By Mike Wilmington Wilmington@moviecitynews.com
Wilmington on Movies: Step Up Revolution
STEP UP REVOLUTION (One and a Half Stars)
U.S.: Scott Speer, 2012
You don’t have to be a nincompoop to want to see something like Step Up Revolution, but it probably helps. The fourth in the “Step Up” series, which gave the world Channing Tatum in its first outing, and this time settles for male model Ryan Guzman (as Sean) and dancer Kathryn McCormick (as Emily), this is a ludicrous example of what you might call the “Hey Kids! Let’s put on a flash mob, and get it on You Tube!“ musical, a slick-quick-and-dumb-as-a-brick movie, shot in Miami, that has no apparent rationale except to get a bunch of buff kids, led by Guzman and McCormick, slithering and hopping and flash mobbing and dirty-dancing away to recorded music by talent like J.Lo, M.I.A., M83 and Far East Movement (all news to me).
Excuse me, I completely forgot the revolution. Simultaneously, in the midst of all this hopping and slithering and deejaying, the movie tries to justify itself to picky (or gullible) audiences and critics, by including an allegedly socially conscious plot. All those (gifted) buff jumpers and butt wigglers, led by Guzman and his chum Eddy (Misha Gabriel) in a Miami Beach group and flash mob they call The Mob, are actually staging dance-protests, to prevent the destruction of their neighborhood by Mr.

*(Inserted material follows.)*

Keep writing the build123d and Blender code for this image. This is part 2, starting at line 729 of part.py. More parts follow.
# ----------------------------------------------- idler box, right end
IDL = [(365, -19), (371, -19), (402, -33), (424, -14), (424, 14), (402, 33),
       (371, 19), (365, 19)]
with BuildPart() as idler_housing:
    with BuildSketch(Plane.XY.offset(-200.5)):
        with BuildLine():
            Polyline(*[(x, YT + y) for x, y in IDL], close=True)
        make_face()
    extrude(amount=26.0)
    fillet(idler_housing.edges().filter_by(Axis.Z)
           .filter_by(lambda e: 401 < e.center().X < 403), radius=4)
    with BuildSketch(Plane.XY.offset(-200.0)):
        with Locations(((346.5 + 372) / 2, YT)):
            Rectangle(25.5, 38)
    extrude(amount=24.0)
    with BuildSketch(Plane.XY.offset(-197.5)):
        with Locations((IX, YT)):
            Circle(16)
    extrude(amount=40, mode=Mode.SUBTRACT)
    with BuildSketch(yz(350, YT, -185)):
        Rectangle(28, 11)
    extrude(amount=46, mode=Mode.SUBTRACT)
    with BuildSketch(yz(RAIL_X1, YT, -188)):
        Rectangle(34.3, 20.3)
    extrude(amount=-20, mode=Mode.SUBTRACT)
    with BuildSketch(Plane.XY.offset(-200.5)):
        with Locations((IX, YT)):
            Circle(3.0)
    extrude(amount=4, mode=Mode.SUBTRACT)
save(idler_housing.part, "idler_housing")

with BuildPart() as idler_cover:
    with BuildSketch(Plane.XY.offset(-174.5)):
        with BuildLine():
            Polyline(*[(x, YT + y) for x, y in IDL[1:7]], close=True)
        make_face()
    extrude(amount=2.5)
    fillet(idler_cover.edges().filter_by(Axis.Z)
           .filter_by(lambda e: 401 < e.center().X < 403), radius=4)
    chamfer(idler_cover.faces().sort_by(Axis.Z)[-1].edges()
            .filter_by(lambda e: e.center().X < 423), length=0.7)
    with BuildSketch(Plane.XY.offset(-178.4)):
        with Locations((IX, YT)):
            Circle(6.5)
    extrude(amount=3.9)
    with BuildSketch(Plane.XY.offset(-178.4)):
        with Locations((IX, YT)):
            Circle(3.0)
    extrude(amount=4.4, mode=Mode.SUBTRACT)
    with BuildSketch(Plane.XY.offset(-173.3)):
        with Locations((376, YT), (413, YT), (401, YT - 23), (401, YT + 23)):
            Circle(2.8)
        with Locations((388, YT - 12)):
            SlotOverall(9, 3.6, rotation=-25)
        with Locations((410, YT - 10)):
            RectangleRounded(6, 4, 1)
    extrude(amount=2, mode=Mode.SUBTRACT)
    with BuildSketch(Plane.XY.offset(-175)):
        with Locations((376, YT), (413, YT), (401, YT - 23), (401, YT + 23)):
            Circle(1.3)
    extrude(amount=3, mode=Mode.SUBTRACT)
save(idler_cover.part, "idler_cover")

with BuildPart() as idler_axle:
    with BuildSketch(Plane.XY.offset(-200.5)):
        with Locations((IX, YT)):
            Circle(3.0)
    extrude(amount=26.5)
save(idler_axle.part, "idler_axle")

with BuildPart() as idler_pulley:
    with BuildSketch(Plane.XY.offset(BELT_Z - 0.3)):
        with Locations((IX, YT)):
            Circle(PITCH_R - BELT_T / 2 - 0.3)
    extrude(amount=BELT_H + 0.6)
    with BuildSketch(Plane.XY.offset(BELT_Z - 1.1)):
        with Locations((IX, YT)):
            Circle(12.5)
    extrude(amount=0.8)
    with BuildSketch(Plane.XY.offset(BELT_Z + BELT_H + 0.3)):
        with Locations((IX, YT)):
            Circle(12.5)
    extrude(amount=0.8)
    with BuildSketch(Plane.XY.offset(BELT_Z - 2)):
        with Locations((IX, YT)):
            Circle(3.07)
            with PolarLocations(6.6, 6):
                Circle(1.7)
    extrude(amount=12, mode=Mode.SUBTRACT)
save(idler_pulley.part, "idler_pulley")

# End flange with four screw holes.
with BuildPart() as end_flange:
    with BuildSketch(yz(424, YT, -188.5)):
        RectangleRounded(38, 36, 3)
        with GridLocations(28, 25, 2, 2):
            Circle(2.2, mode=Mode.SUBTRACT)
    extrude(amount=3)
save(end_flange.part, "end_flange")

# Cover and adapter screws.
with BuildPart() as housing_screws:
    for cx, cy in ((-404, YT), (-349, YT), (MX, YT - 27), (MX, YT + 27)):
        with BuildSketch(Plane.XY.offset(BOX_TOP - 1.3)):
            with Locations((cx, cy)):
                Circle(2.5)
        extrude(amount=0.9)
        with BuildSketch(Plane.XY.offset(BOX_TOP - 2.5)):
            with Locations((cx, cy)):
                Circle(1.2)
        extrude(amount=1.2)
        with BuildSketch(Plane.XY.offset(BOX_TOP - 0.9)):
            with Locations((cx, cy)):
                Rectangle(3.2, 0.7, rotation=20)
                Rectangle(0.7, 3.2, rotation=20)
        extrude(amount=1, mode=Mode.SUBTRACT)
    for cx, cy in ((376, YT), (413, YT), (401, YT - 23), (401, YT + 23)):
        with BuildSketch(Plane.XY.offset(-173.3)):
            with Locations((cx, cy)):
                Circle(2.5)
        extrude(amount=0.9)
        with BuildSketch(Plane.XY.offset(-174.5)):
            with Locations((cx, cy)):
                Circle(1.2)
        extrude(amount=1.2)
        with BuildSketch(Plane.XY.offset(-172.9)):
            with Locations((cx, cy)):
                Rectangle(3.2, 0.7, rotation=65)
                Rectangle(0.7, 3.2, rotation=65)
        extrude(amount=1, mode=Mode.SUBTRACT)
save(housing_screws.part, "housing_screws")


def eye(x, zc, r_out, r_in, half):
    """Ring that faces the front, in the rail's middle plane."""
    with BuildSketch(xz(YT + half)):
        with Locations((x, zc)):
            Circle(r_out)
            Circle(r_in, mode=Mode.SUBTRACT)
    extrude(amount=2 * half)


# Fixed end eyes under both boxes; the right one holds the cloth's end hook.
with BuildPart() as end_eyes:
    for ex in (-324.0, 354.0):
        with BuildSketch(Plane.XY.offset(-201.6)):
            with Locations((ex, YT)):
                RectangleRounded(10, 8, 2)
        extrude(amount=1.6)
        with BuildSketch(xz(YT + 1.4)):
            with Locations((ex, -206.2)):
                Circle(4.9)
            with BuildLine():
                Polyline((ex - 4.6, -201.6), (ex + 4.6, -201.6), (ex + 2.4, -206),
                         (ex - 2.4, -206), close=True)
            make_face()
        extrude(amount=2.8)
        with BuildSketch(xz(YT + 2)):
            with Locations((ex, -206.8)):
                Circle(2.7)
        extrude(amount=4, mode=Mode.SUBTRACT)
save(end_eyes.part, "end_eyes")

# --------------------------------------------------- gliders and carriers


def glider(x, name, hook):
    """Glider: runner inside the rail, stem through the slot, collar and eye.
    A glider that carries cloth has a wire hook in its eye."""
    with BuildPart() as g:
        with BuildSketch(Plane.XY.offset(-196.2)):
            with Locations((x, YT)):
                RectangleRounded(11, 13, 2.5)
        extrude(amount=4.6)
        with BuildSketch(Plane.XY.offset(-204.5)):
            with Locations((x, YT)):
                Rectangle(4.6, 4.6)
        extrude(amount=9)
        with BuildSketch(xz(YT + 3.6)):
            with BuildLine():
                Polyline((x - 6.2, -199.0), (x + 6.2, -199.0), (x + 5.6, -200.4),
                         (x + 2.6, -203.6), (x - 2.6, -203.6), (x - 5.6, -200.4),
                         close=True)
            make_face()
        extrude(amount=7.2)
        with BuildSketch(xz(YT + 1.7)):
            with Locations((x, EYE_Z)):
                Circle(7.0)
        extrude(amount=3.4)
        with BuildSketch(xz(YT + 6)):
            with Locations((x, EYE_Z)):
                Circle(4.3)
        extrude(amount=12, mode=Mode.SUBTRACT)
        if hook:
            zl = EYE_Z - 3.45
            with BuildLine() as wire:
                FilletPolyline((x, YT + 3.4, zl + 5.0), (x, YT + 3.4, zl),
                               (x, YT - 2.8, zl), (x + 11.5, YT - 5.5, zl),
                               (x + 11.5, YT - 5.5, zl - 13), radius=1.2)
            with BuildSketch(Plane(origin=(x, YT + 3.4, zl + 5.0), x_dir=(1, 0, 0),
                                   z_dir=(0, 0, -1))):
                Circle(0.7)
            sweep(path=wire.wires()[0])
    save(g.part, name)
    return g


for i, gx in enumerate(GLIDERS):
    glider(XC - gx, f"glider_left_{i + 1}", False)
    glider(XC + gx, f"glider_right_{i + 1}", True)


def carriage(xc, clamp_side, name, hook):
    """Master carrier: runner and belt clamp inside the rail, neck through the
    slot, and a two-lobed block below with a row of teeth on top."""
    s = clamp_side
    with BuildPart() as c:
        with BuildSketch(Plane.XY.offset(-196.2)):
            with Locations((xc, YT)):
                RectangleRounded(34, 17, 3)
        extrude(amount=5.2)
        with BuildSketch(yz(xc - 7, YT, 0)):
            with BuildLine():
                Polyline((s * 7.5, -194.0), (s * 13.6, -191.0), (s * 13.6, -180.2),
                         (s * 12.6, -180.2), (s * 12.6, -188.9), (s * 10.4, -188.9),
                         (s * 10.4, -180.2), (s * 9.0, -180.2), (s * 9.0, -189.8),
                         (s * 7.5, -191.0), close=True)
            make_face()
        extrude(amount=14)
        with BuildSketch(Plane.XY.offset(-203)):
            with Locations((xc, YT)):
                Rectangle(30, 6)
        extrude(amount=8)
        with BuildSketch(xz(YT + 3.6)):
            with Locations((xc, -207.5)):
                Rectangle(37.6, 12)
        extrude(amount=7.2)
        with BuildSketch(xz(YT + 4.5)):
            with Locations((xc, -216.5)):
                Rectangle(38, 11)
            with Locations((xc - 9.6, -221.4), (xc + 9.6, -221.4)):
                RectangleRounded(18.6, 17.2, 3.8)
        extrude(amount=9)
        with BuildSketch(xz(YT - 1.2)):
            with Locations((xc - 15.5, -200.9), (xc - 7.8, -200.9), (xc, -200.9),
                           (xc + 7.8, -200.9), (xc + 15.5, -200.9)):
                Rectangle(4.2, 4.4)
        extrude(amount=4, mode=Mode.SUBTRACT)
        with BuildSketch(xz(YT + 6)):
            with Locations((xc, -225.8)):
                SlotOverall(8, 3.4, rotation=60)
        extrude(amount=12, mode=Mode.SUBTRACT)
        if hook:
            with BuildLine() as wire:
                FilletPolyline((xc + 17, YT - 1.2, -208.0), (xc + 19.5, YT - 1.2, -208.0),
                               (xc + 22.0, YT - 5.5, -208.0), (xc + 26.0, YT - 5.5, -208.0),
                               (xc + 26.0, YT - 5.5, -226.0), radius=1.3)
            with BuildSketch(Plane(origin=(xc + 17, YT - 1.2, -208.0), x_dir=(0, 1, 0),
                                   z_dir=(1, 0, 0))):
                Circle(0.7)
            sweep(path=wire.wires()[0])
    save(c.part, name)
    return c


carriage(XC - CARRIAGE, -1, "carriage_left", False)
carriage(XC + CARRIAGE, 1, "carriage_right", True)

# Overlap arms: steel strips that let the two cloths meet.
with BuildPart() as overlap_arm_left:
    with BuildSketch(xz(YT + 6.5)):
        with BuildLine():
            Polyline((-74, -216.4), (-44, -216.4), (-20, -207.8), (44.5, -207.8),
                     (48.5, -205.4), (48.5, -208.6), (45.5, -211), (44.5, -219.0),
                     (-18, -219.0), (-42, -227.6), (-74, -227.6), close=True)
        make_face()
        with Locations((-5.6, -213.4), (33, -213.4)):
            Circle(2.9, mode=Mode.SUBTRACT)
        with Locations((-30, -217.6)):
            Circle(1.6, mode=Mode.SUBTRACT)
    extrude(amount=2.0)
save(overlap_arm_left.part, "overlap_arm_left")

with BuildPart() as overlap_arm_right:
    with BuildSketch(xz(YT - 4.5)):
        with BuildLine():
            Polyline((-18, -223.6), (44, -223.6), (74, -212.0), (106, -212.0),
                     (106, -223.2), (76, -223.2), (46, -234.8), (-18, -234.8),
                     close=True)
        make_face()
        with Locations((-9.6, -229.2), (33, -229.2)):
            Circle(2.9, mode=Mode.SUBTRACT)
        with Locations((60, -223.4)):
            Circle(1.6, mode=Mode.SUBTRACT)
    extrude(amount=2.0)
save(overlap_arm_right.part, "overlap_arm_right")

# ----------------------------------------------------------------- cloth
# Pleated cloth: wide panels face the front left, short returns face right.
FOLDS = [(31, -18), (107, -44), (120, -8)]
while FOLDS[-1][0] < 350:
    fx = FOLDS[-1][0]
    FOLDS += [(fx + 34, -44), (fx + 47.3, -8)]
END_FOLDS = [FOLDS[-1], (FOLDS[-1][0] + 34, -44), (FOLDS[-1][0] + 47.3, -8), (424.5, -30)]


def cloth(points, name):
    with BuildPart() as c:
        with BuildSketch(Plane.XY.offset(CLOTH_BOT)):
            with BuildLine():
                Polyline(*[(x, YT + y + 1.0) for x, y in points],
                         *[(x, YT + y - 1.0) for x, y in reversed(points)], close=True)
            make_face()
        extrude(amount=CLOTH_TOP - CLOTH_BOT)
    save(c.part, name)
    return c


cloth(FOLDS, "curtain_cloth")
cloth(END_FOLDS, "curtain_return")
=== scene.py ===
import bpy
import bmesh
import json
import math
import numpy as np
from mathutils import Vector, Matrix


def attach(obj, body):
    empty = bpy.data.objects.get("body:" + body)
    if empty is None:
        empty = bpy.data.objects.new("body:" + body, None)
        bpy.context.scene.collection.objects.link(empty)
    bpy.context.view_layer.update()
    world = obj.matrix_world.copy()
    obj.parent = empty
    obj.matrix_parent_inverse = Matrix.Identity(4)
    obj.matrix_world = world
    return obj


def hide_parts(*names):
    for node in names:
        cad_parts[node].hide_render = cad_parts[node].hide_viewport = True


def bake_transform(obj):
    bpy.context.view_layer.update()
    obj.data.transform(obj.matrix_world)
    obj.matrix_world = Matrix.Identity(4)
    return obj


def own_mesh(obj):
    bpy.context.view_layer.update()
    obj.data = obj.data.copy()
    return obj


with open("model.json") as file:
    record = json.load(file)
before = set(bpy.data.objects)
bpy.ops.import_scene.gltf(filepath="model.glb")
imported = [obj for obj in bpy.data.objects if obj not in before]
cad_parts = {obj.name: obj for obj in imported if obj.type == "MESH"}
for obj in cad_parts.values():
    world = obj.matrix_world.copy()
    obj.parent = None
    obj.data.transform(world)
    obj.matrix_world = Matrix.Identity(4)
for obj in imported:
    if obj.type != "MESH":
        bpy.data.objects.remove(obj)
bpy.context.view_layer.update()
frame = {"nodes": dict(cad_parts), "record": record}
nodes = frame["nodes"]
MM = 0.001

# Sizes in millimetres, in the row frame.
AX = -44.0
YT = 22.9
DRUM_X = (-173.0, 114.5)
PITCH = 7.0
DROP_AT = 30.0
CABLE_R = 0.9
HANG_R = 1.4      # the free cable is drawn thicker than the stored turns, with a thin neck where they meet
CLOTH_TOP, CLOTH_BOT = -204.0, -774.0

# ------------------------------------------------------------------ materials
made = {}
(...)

Anderson (Peter Gallagher), a greedy real-estate developer who wants to build a huge hotel complex over the ruins — and then maybe build himself a Miami home modeled on Buckingham Palace or Elsinore — and who conveniently turns out to be Emily’s dad and gosh, you know, not such a bad guy after all.

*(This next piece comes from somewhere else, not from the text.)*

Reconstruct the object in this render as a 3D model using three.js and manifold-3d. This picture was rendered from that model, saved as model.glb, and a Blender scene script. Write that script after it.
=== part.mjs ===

Oh, excuse me, I completely forgot the love story. In the midst of all this class warfare, Sean and Emily meet at the local resort, where he’s a waiter, and she’s daddy’s daughter and she wants to be a star dance student and dancer and thinks the Mob can teach her a few moves, and he wants to put on a few moves himself. It’s Romeo. It’s Juliet. It’s, I don’t know, fate. She’s a rich girl. He’s a poor boy — who just scrapes by on his waiter’s salary, enough to afford a huge loft, all kinds of elaborate electronics equipment (including video), and whatever they pay (or don’t pay) the rest of the Mob, and their choreographers, and their designers, and whoever plans their schedules so they can run around dancing at traffic jams and disrupting speeches by Gallagher the developer and the Mayor. (This guy either gets some tips, or he’s moonlighting with Tatum.)

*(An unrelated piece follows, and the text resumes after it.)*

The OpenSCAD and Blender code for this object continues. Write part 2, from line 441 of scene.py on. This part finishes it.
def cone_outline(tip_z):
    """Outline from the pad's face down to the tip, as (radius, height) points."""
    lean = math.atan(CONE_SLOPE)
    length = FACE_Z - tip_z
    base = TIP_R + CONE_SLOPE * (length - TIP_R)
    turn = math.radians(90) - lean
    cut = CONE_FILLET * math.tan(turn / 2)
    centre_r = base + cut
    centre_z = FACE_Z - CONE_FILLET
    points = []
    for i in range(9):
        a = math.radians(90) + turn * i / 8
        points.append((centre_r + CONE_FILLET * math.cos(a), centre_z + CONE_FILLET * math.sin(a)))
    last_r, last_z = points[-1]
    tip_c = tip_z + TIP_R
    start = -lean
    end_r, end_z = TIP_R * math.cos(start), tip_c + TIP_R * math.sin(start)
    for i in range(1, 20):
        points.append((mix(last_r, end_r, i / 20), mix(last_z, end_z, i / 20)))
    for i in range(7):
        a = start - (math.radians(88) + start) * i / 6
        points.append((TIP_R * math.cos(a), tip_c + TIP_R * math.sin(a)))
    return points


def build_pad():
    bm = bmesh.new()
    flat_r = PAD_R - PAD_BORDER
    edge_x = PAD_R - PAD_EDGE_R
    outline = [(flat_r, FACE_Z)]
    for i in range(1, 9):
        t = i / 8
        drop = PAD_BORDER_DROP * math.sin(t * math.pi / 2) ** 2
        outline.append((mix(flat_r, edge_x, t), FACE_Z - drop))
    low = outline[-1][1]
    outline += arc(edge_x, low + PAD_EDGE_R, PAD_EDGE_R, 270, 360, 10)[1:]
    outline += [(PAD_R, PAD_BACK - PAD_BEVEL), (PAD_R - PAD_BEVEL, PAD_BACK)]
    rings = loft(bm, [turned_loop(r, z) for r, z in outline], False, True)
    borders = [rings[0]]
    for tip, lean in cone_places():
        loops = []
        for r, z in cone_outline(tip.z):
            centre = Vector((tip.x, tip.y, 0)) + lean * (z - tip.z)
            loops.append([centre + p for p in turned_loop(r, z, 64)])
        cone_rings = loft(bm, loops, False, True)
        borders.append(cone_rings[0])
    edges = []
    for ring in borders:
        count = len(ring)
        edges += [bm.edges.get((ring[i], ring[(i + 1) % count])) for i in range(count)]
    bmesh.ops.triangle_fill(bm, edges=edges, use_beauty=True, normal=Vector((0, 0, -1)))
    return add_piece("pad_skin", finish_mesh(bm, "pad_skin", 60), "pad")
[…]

It’s a classic love story, set to the pulsing beat of J.Lo and M83, or whomever — and I just couldn‘t wait to watch those heart-pumping hot-clinch Step Up revolutionary love scenes, or whatever they were. Not since Frankie and Annette and the Beach Parties of American International (whose crucial links to Step Up Revolution Roger Ebert has helpfully pointed out), have I been so moved.
It’s sometimes said that if you put a hundred (or maybe a million) monkeys on typewriters (computers now) and monitored the results, eventually they’d come up with the complete plays of Shakespeare, or at least Neil Simon‘s first five. I’ll go a step further (up). I think all those monkeys, on their very first try, could have written a better script than this, even if they could only manage zzzzzzzzzzzzz, repeated a million times. And I’m not trying to diss the screenwriter, who was, I’m sure, doing exactly what they wanted.
Recently, I’ve been suggesting that Hollywood make more musicals, but what I had in mind were new movie adaptations of all the great Brodway shows they’ve missed (by Stephen Sondheim and others), or movies that were showcases for our best pop stars and dancers and singers and musical actors (what happened to the movie careers Bernadette Peters and Mandy Patinkin should have had?) — not glorified underwear ads, rock video schlock and deejay spinups. Here, producer Adam Shankman (Rock of Ages) and director Scott Speer, enablers of a fairly swanky production (with good dancers), give us something that reminds us how many trivial, third-rate musicals Hollywood produced in its heyday. It’s a movie that makes Beach Blanket Bingo look like La Traviata.
Excuse me, I completely forgot myself. I exaggerate, of course, It makes Beach Blanket Bingo look like Viva Las Vegas.
People go see movies like this for the DANCING, not the plot. You never do say how the DANCING was. I’ll just bet it was unbelievably good!